Proper Breathing: Focus on rhythmic and deep breathing. Try to exhale when the foot on the opposite side of the stitch strikes the ground. This can help minimize pressure on the diaphragm.

Warm-Up: Gradually warm up your body before engaging in intense exercise. This can help prepare your muscles and diaphragm for the physical demands.

Strengthen inner-core musculature (deep core muscles): Strengthening the inner-core musculature, can potentially help prevent side stitches by providing better support to the organs and structures in the abdominal area, including the diaphragm. Here's how strengthening these muscles might be beneficial:
Improved Stability: Deep core muscles, such as the transverse abdominis and pelvic floor muscles, play a crucial role in stabilizing the trunk and pelvis. When these muscles are strong, they provide better support to your organs and help maintain proper alignment during movement.
Reduced Diaphragm Irritation: Strengthening the deep core muscles can potentially reduce excessive movement and pressure on the diaphragm while running. This might help minimize irritation and discomfort that can contribute to side stitches.
Optimal Breathing: Strong core muscles can help maintain an open posture and allow for more efficient breathing. This can prevent shallow breathing patterns that might increase the risk of side stitches.
Enhanced Running Mechanics: A stable core can contribute to better overall running mechanics. When your core is strong, you're more likely to maintain proper form and posture, reducing the chances of movements that could lead to discomfort.

Hydration and Nutrition: Avoid eating a large meal immediately before exercise. If you do eat, opt for easily digestible foods. Staying hydrated but not overhydrated is also important.

Posture: Pay attention to your running posture. Slouching can potentially contribute to side stitches. Maintain an upright posture and engage your core muscles.

Progress Gradually: If you're new to running or increasing your exercise intensity, do so gradually. Sudden increases in intensity can increase the likelihood of side stitches.

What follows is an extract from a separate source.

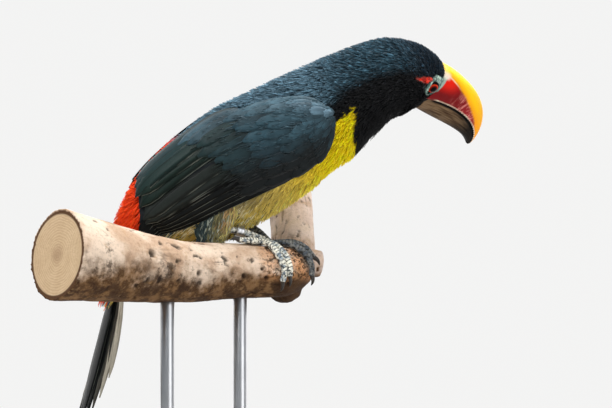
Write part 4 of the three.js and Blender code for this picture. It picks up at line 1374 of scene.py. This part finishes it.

Experiment with Timing: Some people find that allowing a couple of hours between eating and exercise helps prevent side stitches. Experiment with different timing to see what works for you.

How to get rid of the side stitch once it's there

If you do experience a side stitch during exercise, here are some steps you can take:

Slow Down: Gradually reduce your pace or intensity to allow your body to adjust.
Press or Massage: Gently press on or massage the area to help alleviate the discomfort.
Deep Breaths: Focus on slow and deep breathing to help relax the diaphragm.
Change Breathing Pattern: If the stitch is on one side, try switching your breathing pattern to exhale when the opposite foot strikes the ground.
Stretch:Stretching can potentially provide relief from side stitches by helping to relax the diaphragm and surrounding muscles, which might become tense during intense physical activity.
stop running:If a side stitch becomes severe or persists despite attempts to alleviate it, it's advisable to stop running temporarily. Continuing to run with severe discomfort could potentially lead to injury or exacerbate the issue, so taking a break allows your body to recover and prevents any further complications.

If you consistently experience severe or persistent side stitches, it's a good idea to seek advice from a healthcare professional or a sports medicine specialist to rule out any underlying issues and receive personalized advice.